Let us prove the lemma. Let \(\mathfrak M_1\) and \(\mathfrak M_2\) be automata having total degree of distinguishability at most \(s\). First we estimate from below the number of input words of length \(2s\) that sufficiently distinguish \(\mathfrak M_1\) and \(\mathfrak M_2\). Obviously, for any input word \(v\) of length \(l(v)\) there exists an input word of length \(l(v)+s\), beginning with \(v\) and sufficiently distinguishing \(\mathfrak M_1\) and \(\mathfrak M_2\); denote it by \((v)\langle s\rangle\) (if there are several such, then one of them). Note that if \(l(v)\leq s\), then the number of possible continuations of the word \((v)\langle s\rangle\) to length \(2s\) is equal to \(a^{s-l(v)}\), and all these continuations will sufficiently distinguish \(\mathfrak M_1\) and \(\mathfrak M_2\). We now describe one procedure for selecting words sufficiently distinguishing \(\mathfrak M_1\) and \(\mathfrak M_2\).

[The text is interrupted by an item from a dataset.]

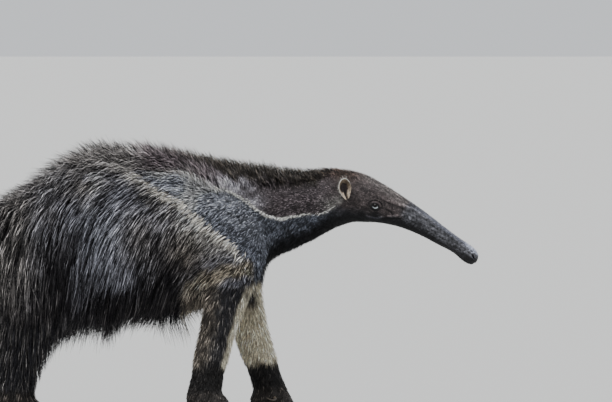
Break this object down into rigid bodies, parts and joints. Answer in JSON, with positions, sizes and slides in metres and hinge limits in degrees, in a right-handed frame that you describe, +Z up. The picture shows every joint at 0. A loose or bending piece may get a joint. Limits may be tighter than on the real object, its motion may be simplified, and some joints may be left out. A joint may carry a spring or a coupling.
{
  "type": "giant anteater model",
  "caption": "Walking giant anteater with a long tapering snout, low-held head, arched shaggy back, plumed tail and folded foreclaws, as a still life-size model.",
  "frame": {"origin": "on the floor under the middle of the animal's bounding box", "axes": "+X towards the snout, +Y towards the animal's left side, +Z up"},
  "size_m": [1.9095, 0.3005, 0.5891],
  "materials": {
    "coat": "coarse blackish-grey salt-and-pepper fur",
    "pale_coat": "creamy white coarse fur",
    "face": "short flat brownish-grey fur, nearly bare towards the nose",
    "eye": "wet dark eye",
    "claw": "dark worn horn"
  },
  "bodies": {
    "root": {"head": "face", "ear_left": "face", "ear_right": "face", "eye_left": "eye", "eye_right": "eye", "neck": "coat", "trunk": "coat", "tail": "coat", "foreleg_left": "pale_coat", "foreleg_right": "pale_coat", "hindleg_left": "coat", "hindleg_right": "coat", "forefoot_left": "coat", "forefoot_right": "coat", "hindfoot_left": "coat", "hindfoot_right": "coat", "claw_fore_left_1": "claw", "claw_fore_left_2": "claw", "claw_fore_left_3": "claw", "claw_fore_left_4": "claw", "claw_fore_right_1": "claw", "claw_fore_right_2": "claw", "claw_fore_right_3": "claw", "claw_fore_right_4": "claw", "claw_hind_left_1": "claw", "claw_hind_left_2": "claw", "claw_hind_left_3": "claw", "claw_hind_left_4": "claw", "claw_hind_left_5": "claw", "claw_hind_right_1": "claw", "claw_hind_right_2": "claw", "claw_hind_right_3": "claw", "claw_hind_right_4": "claw", "claw_hind_right_5": "claw"}
  },
  "joints": []
}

* An analogous assertion for a coarser partition (by the number of states) was proved by the author of the present note jointly with M. P. Vasilevskii.

** Theorems 1, 2, and 3 of paper \((^2)\) follow directly from this lemma. For this it is enough to take into account only the following: a) if \(U_k\) is the class of all pairwise nonidentical automata with \(k\) states, then \(|U_k|=(b^k)^{ak}\); b) the total degree of distinguishability of two automata from \(U_k\) is at most \(2k-1\), i.e. not greater than the degree of restoration (for Theorems 1 and 2 of \((^2)\)); c) the total degree of distinguishability of two automata from \(U_k\) that differ only by the choice of the initial state is at most \(k-1\), i.e. not greater than the ordinary degree of distinguishability (for Theorem 3 of \((^2)\)). Also from this lemma and from the estimate of the degree of restoration for almost all automata \((^3)\) there follows the following fact: almost all automata with \(k\) states can be deciphered (in the sense mentioned above) by a simple unbranched experiment of length \(k^C\), where \(C\) is a constant.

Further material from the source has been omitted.